Painting by Richard Westall

The Reconciliation of Helen and Paris After His Defeat by Menelaus is an 1805 history painting by the British artist Richard Westall. It depicts a scene from the poem the Iliad by the Ancient Greek writer Homer. Following her lover Paris's defeat in the Trojan Wars at the hands of her husband Menelaus, King of Sparta, Helen is reconciled with him thanks to the intervention of Aphrodite.
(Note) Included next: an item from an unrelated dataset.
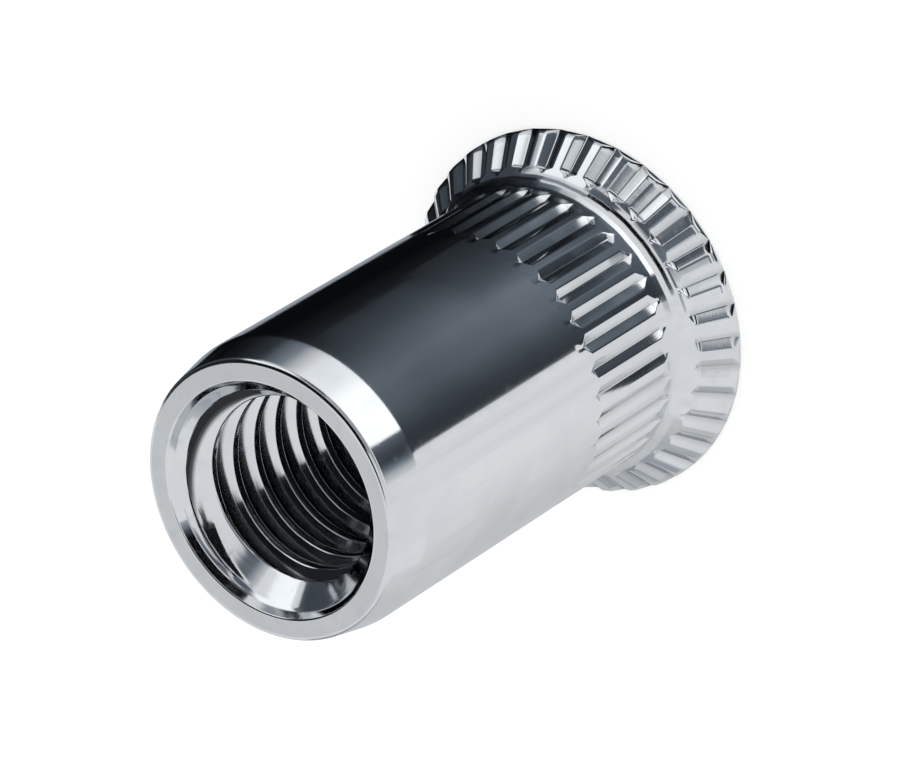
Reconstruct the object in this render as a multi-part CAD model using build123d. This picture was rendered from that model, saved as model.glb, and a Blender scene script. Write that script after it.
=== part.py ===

It was displayed at the Royal Academy's 1805 Summer Exhibition at Somerset House. It was one of two paintings commissioned by the art collector Thomas Hope, with Helen being modelled on a statue in his collection. Hope was a close friend of another of Westall's major patrons Richard Payne Knight who owned nine of his paintings. Today it is in the collection of the Tate Britain in Pimlico, having been acquired in 1956.

==Bibliography==
- Clarke, Michael & Penny, Nicholas. The Arrogant Connoisseur: Richard Payne Knight, 1751-1824. Manchester University Press, 1982.
- Flaum, Eric & Pandy, David. The Encyclopedia of Mythology. Courage Books, 1993.
- Waywell, Geoofrey B. The Lever and Hope Sculptures. Mann, 1986.